Comprehensive Benchmarking Environment for Worker Flexibility in Flexible Job Shop Scheduling Problems

In Production Scheduling, the Flexible Job Shop Scheduling Problem (FJSSP) aims to optimize a sequence of operations and assign each to an eligible machine with varying processing times. For integration of the workforce, each machine also requires a worker to be present to process an operation which additionally affects the processing times. The resulting problem is called Flexible Job Shop Scheduling Problem with Worker Flexibility (FJSSP-W). The FJSSP has been approached with various problem representations, including Mixed Integer Linear Programming (MILP), Constrained Programming (CP), and Simulation-based Optimization (SBO).
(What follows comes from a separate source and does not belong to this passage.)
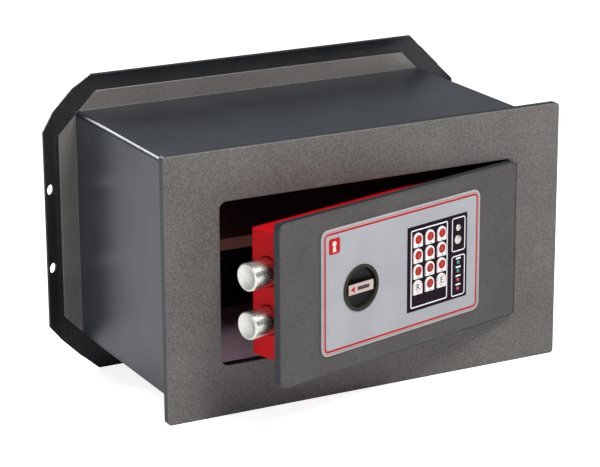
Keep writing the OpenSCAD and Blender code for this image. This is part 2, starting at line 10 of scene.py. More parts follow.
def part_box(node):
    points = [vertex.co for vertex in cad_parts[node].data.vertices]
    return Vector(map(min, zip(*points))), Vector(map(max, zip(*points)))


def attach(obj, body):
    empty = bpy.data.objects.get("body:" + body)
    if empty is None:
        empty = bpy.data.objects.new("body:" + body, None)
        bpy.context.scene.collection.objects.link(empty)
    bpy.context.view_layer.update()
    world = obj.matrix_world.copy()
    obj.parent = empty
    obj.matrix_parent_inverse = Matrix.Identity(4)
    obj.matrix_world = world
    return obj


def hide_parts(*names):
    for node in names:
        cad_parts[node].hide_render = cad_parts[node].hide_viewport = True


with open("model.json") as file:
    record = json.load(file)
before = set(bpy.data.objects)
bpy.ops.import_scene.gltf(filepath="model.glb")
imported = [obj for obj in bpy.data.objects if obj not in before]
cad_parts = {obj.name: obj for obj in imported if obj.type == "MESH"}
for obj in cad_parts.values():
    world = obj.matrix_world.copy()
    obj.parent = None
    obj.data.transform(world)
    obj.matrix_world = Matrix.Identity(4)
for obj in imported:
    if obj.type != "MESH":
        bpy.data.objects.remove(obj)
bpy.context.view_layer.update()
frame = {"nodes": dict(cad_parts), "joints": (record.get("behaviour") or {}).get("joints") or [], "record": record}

In the latter area in particular, there exists a large number of specialized Evolutionary Algorithms (EA) like Particle Swarm Optimization (PSO) or Genetic Algorithms (GA). Yet, the solvers are often developed for single use cases only, and validated on a few selected test instances, let alone compared with results from solvers using other problem representations. While suitable approaches do also exist, the design of the FJSSP-W instances is not standardized and the algorithms are hardly comparable. This calls for a systematic benchmarking environment that provides a comprehensive set of FJSSP(-W) instances and supports targeted algorithm development. It will facilitate the comparison of algorithmic performance in the face of different problem characteristics. The present paper presents a collection of 402 commonly accepted FJSSP instances and proposes an approach to extend these with worker flexibility. In addition, we present a detailed procedure for the evaluation of scheduling algorithms on these problem sets and provide suitable model representations for this purpose. We provide complexity characteristics for all presented instances as well as baseline results of common commercial solvers to facilitate the validation of new algorithmic developments.